More broadly, I think @BinsonBuzz and I are trying to accommodate the following scenario:

  • location-0 is a local temporary folder and has the highest read prioity. location-1 is a cloud remote with most of our storage.
  • New files: When our local apps create new files, they are written to location-0 without any latency.
  • Moved/Renamed files:
  1. If the original file exists only on location-0: just mv within location-0
  2. If the original file exists only on location-1: delete the file in location-1, create the renamed/moved file in location-0
  3. If the original filename exists in both locations: delete the file in location-1, mv the fle within location-0.
  • Updated files: If the file is opened and saved, or replaced with a file of a larger/smaller size (same filename), delete the original file in both locations, create the updated file in location-0.
  • Deleted files: Delete from both locations.

With this pattern:

  • The subsequent scheduled rclone move can just migrate all files off of location-0 to location-1 and we start again with a fresh, empty location-0.
  • Rclone doesn’t need to remember any history.

Yep, that’s fine.

If the file is just being moved within location-1, shouldn’t it just be moved, rather than downloaded to location-0, just to be uploaded again unchanged?

I guess that depends on whether the cloud remote supports server-side moves. If it does (and probably all will eventually), then you are absolutely right.

So does our updated scenario look like this then:

  • location-0 is a local temporary folder and has the highest read priority. location-1 is a cloud remote with most of our storage.
  • New files: When our local apps create new files, they are written to location-0 without any latency.
  • Moved/Renamed files:
  1. If the original file exists only on location-0: just mv within location-0
  2. If the original file exists only on location-1: just move (server-side) the file in location-1
  3. If the original filename exists in both locations: mv the file in both locations (server-side mv for location-1).
  • Updated files: If the file is opened and saved, or replaced with a file of a larger/smaller size (same filename):
  1. If the original file exists only in location-0: just overwrite the original file in location-0
  2. If the original file exists only in location-1: delete the file in location-1 and write it to location-0
  3. If the original file exists in both locations: delete the file from location-1 and overwrite the file in location-0.
  • Deleted files: Delete from both locations.

That work?

1 Like

Hmmm, thinking about this some more, one side effect of the change to mv (3) above is that the subsequent scheduled rclone move would need to handle files that have the same filename and size in both remotes.

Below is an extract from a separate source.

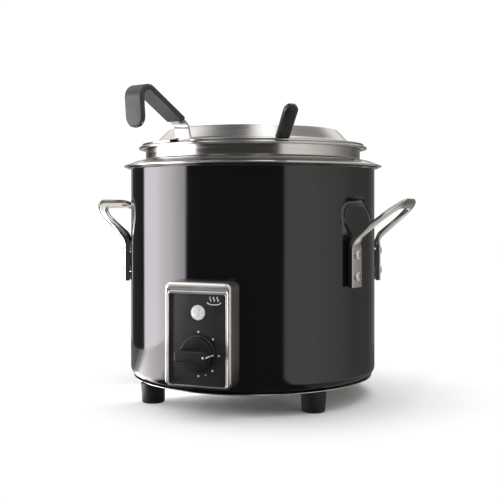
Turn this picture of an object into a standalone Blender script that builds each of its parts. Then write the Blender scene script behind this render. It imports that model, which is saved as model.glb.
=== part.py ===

So it would probably require an rclone move plus a deletion cleanup command. That is:

  • rclone move any file from location-0 to location-1 that is not identical (filename, subfolder, size) in both locations; then
  • delete any remaining (identical) files left over in location-0.

But also, if we start the union mount with location-0 being an empty local folder, then (3) should not really be able to occur anyway.

Yes, that would work perfectly.

I still think moves from location-0 to location-1 should be parked and considered in phase 2, as I think the existing rclone move is good enough.

Yes I would be quite happy to manage that part manually as well if it is going to be too onerous to build initially.

I see - thank you for explaining.

Looking at your updated schema I think moves look good.

I think my preference here would be not to delete the file in step 2 or step 3, but rely on the rclone move to replace the file properly. This means that if anything goes wrong you still have the old file.

1 Like

Yes that would work, agree it is safer. And slightly less latency at runtime too.

:smile:

Could one of you please make a clean copy of the design so far into a new issue on github (link to this thread too) then we can have a think about implementation :smile:

1 Like

I will have a go at that.

2 Likes

Brilliant! @ncw Thanks for adding this to the backlog as it would solve my biggest outstanding issue, which is ditching unionfs as the extra IO from lack of hard link support (and I also suspect just moving files from other local paths to location-0) is killing my server setup

1 Like

Github issue created. Sorry it took a few days, got busy.

1 Like

Thanks for doing that :smile:

mergerfs allows “random” selection of branches for search-type actions.
i.e., access, getattr, getxattr, ioctl, listxattr, open, readlink

In theory, this would allow a user to:

  1. create three rclone remotes, each authenticating with a different account;
  2. pool them together with mergerfs, using category.search=rand;
  3. and have most Read-Only API calls spread among the three accounts’ API quotas

If successful, this could effectively triple the standard API quota, and thus triple rclone performance in an API-bottleneck situation.

Is this possible with the rclone Union remote?

N.B. it’s not even clear that this would work properly with mergerfs, but maybe it could work with rclone Union.

Thank you for your attention and hard work! :smiley:

It isn’t possible currently. That bring said, the only way you’d be able to use multiple users to mitigate quota issues against one gdrive is to share it or use a team drive. Both of those have their own restrictions/ negatives as well.

I suppose you could use one account with multiple client IDs to mitigate client ID API only restrictions but I think most people are quota restricted.

How could this be done with mergerfs? Do you have a working config?

Is there any new progress about unionfs?

Please don’t necrobump old topics. Closing.